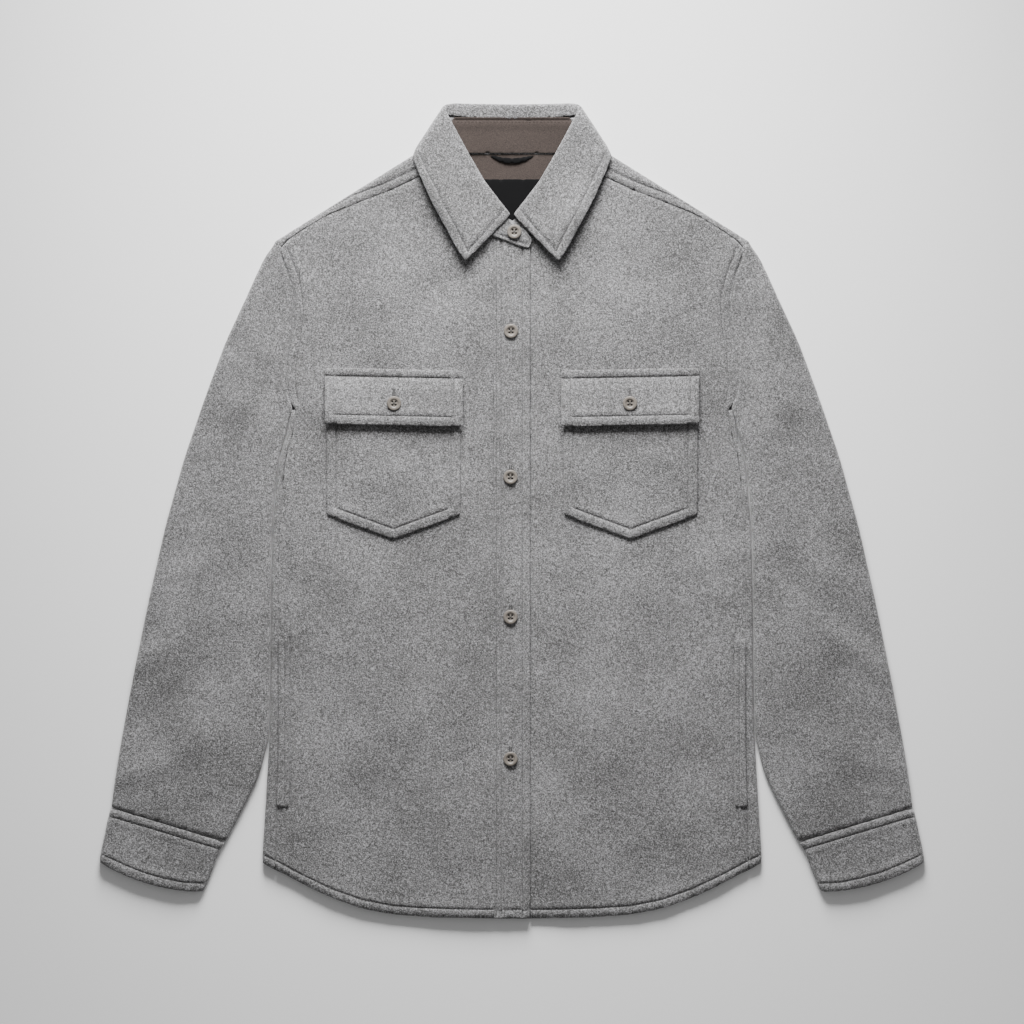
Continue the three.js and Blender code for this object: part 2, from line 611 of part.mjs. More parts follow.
function makeFlaps() {
  const onPocket = POCKET.wall + BAND_RISE + REST;
  const outer = [];
  const inner = [];
  for (const down of [0, 7.5, 9, 19, 32, 45, 46.5, FLAP.deep]) {
    const carried = REST + onPocket * smoothstep(down, 8, 18);
    const rowBand = down <= 7.5 || down >= 46.5;
    const points = EDGE_SHARES.map((u) => [-lerp(FLAP.outer, FLAP.inner, u),
      lerp(FLAP.topOuter, FLAP.topInner, u) - down]);
    outer.push(points.map(([x, y], i) => [x, y, frontTop(x, y) + carried + FLAP.wall
      + (rowBand || isBand(EDGE_SHARES[i]) ? BAND_RISE : 0)]));
    inner.push(points.map(([x, y]) => [x, y, frontTop(x, y) + carried]));
  }
  pairOnFront('flap', outer, inner);
}

function makeWelts() {
  const rows = [WELT.top, lerp(WELT.top, WELT.bottom, 0.35), lerp(WELT.top, WELT.bottom, 0.7), WELT.bottom];
  const place = (wall) => rows.map((y) => {
    const edge = lookUp(SIDE, y) - lookUp(SIDE, y, 2) - WELT.edge;
    return [edge, WELT.inner + WELT.stitch, WELT.inner].map((half, i) =>
      [-half, y, frontTop(-half, y) + REST + wall * (i === 2 ? 0.8 : 1)]);
  });
  pairOnFront('side_welt', place(WELT.wall), place(0));
}

function toManifold(geometry) {
  const faces = [];
  const corners = [];
  const seen = new Map();
  const position = geometry.toNonIndexed().getAttribute('position');
  for (let i = 0; i < position.count; i += 1) {
    const at = [position.getX(i), position.getY(i), position.getZ(i)].map((v) => Math.round(v * 1e4) / 1e4 + 0);
    const key = at.join(' ');
    if (!seen.has(key)) {
      seen.set(key, corners.length / 3);
      corners.push(...at);
    }
    faces.push(seen.get(key));
  }
  const solid = [];
  for (let i = 0; i < faces.length; i += 3) {
    const [a, b, c] = faces.slice(i, i + 3);
    if (a !== b && b !== c && a !== c) solid.push(a, b, c);
  }
  return new wasm.Manifold(new wasm.Mesh({
    numProp: 3, vertProperties: new Float32Array(corners), triVerts: new Uint32Array(solid),
  }));
}

// A four-hole button: a turned disc with a raised rim and a dished face.
function buttonGeometry() {
  const profile = [[0, 0], [BUTTON_RADIUS - 1, 0], [BUTTON_RADIUS, 1.1], [BUTTON_RADIUS - 0.5, BUTTON_HIGH],
    [BUTTON_RADIUS - BUTTON_RIM, BUTTON_HIGH], [BUTTON_RADIUS - 2.4, BUTTON_HIGH - BUTTON_DISH],
    [0, BUTTON_HIGH - BUTTON_DISH]].map(([radius, z]) => new THREE.Vector2(radius, z));
  const disc = new THREE.LatheGeometry(profile, 18);
  disc.rotateX(Math.PI / 2);
  let solid = toManifold(disc);
  if (solid.volume() < 0) throw new Error('button profile is inside out');
  for (const [sideX, sideY] of [[-1, -1], [1, -1], [-1, 1], [1, 1]]) {
    const hole = new THREE.CylinderGeometry(HOLE_RADIUS, HOLE_RADIUS, 2 * BUTTON_HIGH, 6);
    hole.rotateX(Math.PI / 2);
    hole.translate(sideX * HOLE_OFFSET, sideY * HOLE_OFFSET, BUTTON_HIGH / 2);
    solid = solid.subtract(toManifold(hole));
  }
  const { vertProperties, triVerts } = solid.getMesh();
  const geometry = new THREE.BufferGeometry();
  geometry.setAttribute('position', new THREE.BufferAttribute(vertProperties.slice(), 3));
  geometry.setIndex(new THREE.BufferAttribute(triVerts.slice(), 1));
  geometry.computeVertexNormals();
  return geometry;
}

const BUTTON_SHAPE = buttonGeometry();

function makeButton(name, x, y, z) {
  const button = new THREE.Mesh(BUTTON_SHAPE, BUTTON_FINISH);
  button.name = name;
  button.position.set(x, y, z);
  jacket.add(button);
}

function makeButtons() {
  for (const [number, x, y] of PLACKET_BUTTONS) {
    makeButton(`button_placket_${number}`, x, y, OVER_Z + PLACKET_WALL + REST);
  }
  const standTop = COLLAR_FOLD + STAND_OUTER + STAND_OVER[4][4];
  makeButton('button_stand', ...STAND_BUTTON, standTop + REST);
  const [x, y] = FLAP_BUTTON;
  const flapTop = POCKET.wall + BAND_RISE + REST + REST + FLAP.wall;
  for (const [name, sign] of [['right', -1], ['left', 1]]) {
    makeButton(`button_flap_${name}`, sign * x, y, frontTop(sign * x, y) + flapTop + REST);
  }
}

makeBack();
makeYoke();
makeFronts();
makePlackets();
makeSleeves();
makeCuffs();
makeCollarFall();
makeCollarStand();
makeNeckInside();
makePockets();
makeFlaps();
makeWelts();
makeButtons();

export default jacket;
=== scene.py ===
# %% [markdown]
# # A wool shirt jacket, laid flat
# The jacket is cut from thick napped wool and lies on its back with its front up. Every panel already
# exists as a plain solid at its real size. This lesson makes each one finer, sews it and gives it its cloth.

# %% Load the frame
import math

import bmesh
import bpy
import numpy as np
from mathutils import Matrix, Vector
from mathutils.bvhtree import BVHTree


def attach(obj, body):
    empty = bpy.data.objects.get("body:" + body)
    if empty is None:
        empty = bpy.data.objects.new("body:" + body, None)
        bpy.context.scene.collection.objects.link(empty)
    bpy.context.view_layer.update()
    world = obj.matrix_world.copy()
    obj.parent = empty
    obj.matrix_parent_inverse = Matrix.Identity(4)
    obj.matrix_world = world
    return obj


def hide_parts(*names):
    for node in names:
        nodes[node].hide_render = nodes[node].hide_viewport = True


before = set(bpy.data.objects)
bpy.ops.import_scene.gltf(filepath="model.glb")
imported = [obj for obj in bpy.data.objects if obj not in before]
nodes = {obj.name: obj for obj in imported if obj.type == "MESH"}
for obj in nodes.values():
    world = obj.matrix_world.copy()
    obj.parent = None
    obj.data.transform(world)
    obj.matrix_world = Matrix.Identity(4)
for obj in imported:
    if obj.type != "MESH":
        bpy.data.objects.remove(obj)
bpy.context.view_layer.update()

MM = 0.001
rng = np.random.default_rng(7)
print("panels and trims in the frame:", len(nodes))

# %% [markdown]
# ## Camera
# A laid garment is photographed from straight above. An orthographic camera keeps the outline true, and one
# metre across the picture shows the whole jacket with its margin.

# %% Camera
PICTURE_WIDTH = 1.024
PICTURE_MIDDLE = -0.7 * MM
CAMERA_HEIGHT = 2.0
camera_data = bpy.data.cameras.new("camera")
camera_data.type = "ORTHO"
camera_data.ortho_scale = PICTURE_WIDTH
camera = bpy.data.objects.new("camera", camera_data)
camera.location = (0, PICTURE_MIDDLE, CAMERA_HEIGHT)
bpy.context.scene.collection.objects.link(camera)
bpy.context.scene.camera = camera

# %% [markdown]
# ## Floor and light
# A plain pale floor catches a soft shadow. One wide lamp, low beyond the collar, gives the cloth its
# gradient from bright shoulders to a darker hem, and its low angle brings out grooves and folds. A dim even
# surround keeps the shadows open.

# %% Floor and light
def plain_material(name, color, roughness):
    """Makes a material with one colour, for the floor only."""
    material = bpy.data.materials.new(name)
    material.use_nodes = True
    shader = material.node_tree.nodes["Principled BSDF"]
    shader.inputs["Base Color"].default_value = (*color, 1)
    shader.inputs["Roughness"].default_value = roughness
    return material


LAMP_SPREAD = math.radians(76)
KEY_PLACE = (-0.05, 1.4, 0.75)
KEY_AIM = (0, 0.12, 0)
KEY_SIZE = 0.8
KEY_POWER = 18
SURROUND_STRENGTH = 0.25


def area_lamp(name, place, aim, size, power):
    """Adds a square soft lamp that points at a place on the garment."""
    data = bpy.data.lights.new(name, "AREA")
    data.size = size
    data.energy = power
    data.spread = LAMP_SPREAD
    lamp = bpy.data.objects.new(name, data)
    lamp.location = place
    lamp.rotation_euler = (Vector(aim) - Vector(place)).to_track_quat("-Z", "Y").to_euler()
    bpy.context.scene.collection.objects.link(lamp)


FLOOR_HALF = 3.0
FLOOR_GAP = 0.3 * MM
FLOOR_GREY = (0.98, 0.98, 0.98)
FLOOR_CORNERS = [(-FLOOR_HALF, -FLOOR_HALF, 0), (FLOOR_HALF, -FLOOR_HALF, 0),
                 (FLOOR_HALF, FLOOR_HALF, 0), (-FLOOR_HALF, FLOOR_HALF, 0)]
floor_mesh = bpy.data.meshes.new("floor")
floor_mesh.from_pydata(FLOOR_CORNERS, [], [(0, 1, 2, 3)])
floor_mesh.materials.append(plain_material("floor paper", FLOOR_GREY, 0.9))
floor = bpy.data.objects.new("floor", floor_mesh)
floor.location.z = -FLOOR_GAP
bpy.context.scene.collection.objects.link(floor)

world = bpy.data.worlds.new("studio")
bpy.context.scene.world = world
world.use_nodes = True
world.node_tree.nodes["Background"].inputs["Color"].default_value = (1, 1, 1, 1)
world.node_tree.nodes["Background"].inputs["Strength"].default_value = SURROUND_STRENGTH
area_lamp("key", KEY_PLACE, KEY_AIM, KEY_SIZE, KEY_POWER)
print("key lamp stands", KEY_PLACE[2], "m above the floor")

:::

## GIVEN REQUEST
Your task is to extract exactly the lines starting at the line with "makeBack();" and ending at the line with "nodes[node].hide_render = nodes[node].hide_viewport", including both ends, and no other lines.

## WRITTEN ANSWER
makeBack();
makeYoke();
makeFronts();
makePlackets();
makeSleeves();
makeCuffs();
makeCollarFall();
makeCollarStand();
makeNeckInside();
makePockets();
makeFlaps();
makeWelts();
makeButtons();

export default jacket;
=== scene.py ===
# %% [markdown]
# # A wool shirt jacket, laid flat
# The jacket is cut from thick napped wool and lies on its back with its front up. Every panel already
# exists as a plain solid at its real size. This lesson makes each one finer, sews it and gives it its cloth.

# %% Load the frame
import math

import bmesh
import bpy
import numpy as np
from mathutils import Matrix, Vector
from mathutils.bvhtree import BVHTree


def attach(obj, body):
    empty = bpy.data.objects.get("body:" + body)
    if empty is None:
        empty = bpy.data.objects.new("body:" + body, None)
        bpy.context.scene.collection.objects.link(empty)
    bpy.context.view_layer.update()
    world = obj.matrix_world.copy()
    obj.parent = empty
    obj.matrix_parent_inverse = Matrix.Identity(4)
    obj.matrix_world = world
    return obj


def hide_parts(*names):
    for node in names:
        nodes[node].hide_render = nodes[node].hide_viewport = True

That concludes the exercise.